Quantum field theory doesn't have these solutions any more, they are proper particles with positive energy.

 

[Kevin McHugh]

Gravity is not an object. Asking about its energy is about as meaningful as asking about the energy of the concept of sweetness.

Gravitons, if they exist, have positive energy.Quantum field theory doesn't have these solutions any more, they are proper particles with positive energy.

Thanks MFB. I probably need to read a good QFT book. Any recommendations?

 

[stefan r]

What about gravity? Doesn't gravity have "negative energy"? Would gravitons be particles with negative energy?

Apples grow in whole numbers. I can take 3 apples out of a basket. That is not the same as saying that "negative apples exist". Eating the apples is a type of negative apple production. We can prove that the operation (eating) is happening without having to believe that negative apples exist.

 

[friend]

It is unclear if things can have negative energy at all. Probably not.

So how do black holes evaporate? Is it simply matter inside quantum tunneling out?

 

[mfb]

The radiation is produced outside, simply because spacetime is curved there.

 

[friend]

The radiation is produced outside, simply because spacetime is curved there.

Yes, I understand this is similar to radiation associated with Unruh radiation and reheating after inflation. But if all that is produced because of curved space is positive energy particle radiation, then wouldn't some of this positive radiation fall into the BH and make it bigger?

 

[mfb]

No. Where would the energy come from to make it bigger?

 

[friend]

No. Where would the energy come from to make it bigger?

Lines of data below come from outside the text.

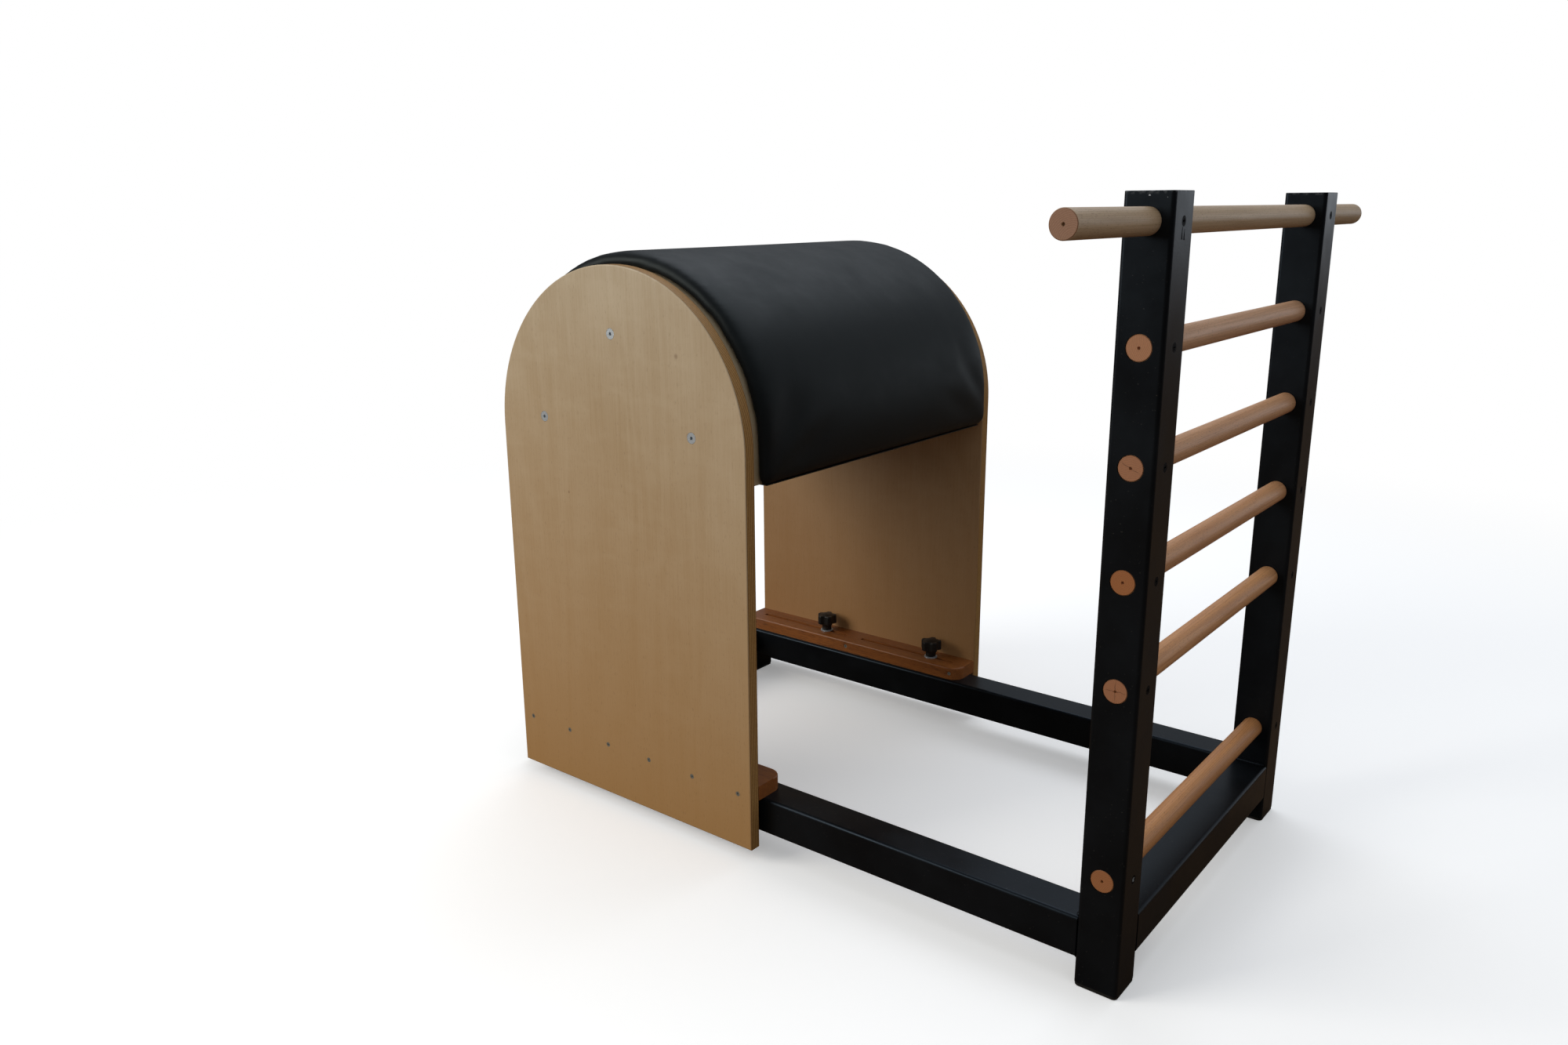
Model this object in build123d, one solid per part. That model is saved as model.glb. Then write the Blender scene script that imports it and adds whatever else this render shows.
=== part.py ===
"""Ladder barrel for studio exercise: a padded half barrel that slides on a welded steel base
towards or away from a ladder of wooden rungs.

Millimetres. +Z is up, +X runs from the barrel to the ladder, +Y is the left side seen that way.
The origin is on the floor, in the middle of the object's box.
"""
import os
from math import cos, pi, sin

from build123d import *

# Steel frame
frame_length = 1165
frame_width = 655
post_height = 1020
tube_side = 60
tube_wall = 3
tube_corner = 5
rail_underside = 41

# Caps and plugs that close the tubes
top_plate_thick = 3
top_plate_edge = 1
plug_base = 5
plug_skirt = 18
plug_wall = 3
plug_clearance = 0.3
plug_corner = 7
plug_edge = 1.5

# Rungs
rung_dia = 32
rung_hole_clearance = 0.25
rung_pitch = 140
rung_count = 5
top_rung_drop = 33
low_rung_height = 165
top_rung_overhang = 210
rung_end_recess = 0.5
rung_chamfer = 1
lathe_mark_dia = 4
lathe_mark_depth = 5

# Screws that hold the rungs in the posts
rung_screw_dia = 5
rung_screw_head_dia = 12
rung_screw_length = 30

# Barrel side panels
panel_width = 540
panel_height = 900
panel_thick = 21
panel_floor_gap = 22
panel_rail_gap = 9.5
panel_edge_radius = 2
barrel_x = -280.5

# Drum under the padding
drum_inset = 6
skin_thick = 6
former_thick = 18
former_rim = 138
batten_width = 30
batten_height = 40
glue_gap = 0.2
drum_end_gap = 0.3

# Padding
pad_thick = 30
pad_skirt = 46
cover_thick = 1.5
pad_shoulder = 22
pad_lower_corner = 20

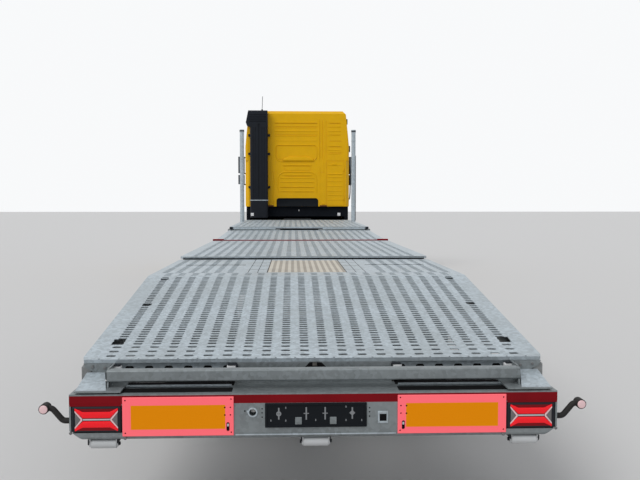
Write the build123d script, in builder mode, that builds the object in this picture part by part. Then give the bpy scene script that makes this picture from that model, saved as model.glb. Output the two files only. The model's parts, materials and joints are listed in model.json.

If all that is produced near the event horizon is positive energy particles, it seems natural to assume that some of them would fall into the BH and make it grow. Or are you saying in general that in curved spacetime the radiation that is produced always only goes in one direction wrt the curvature?

 

[mfb]

The energy to make these particles comes from the black hole mass - even if the particles could fall in they wouldn't change the energy there. And the particles can only leave anyway.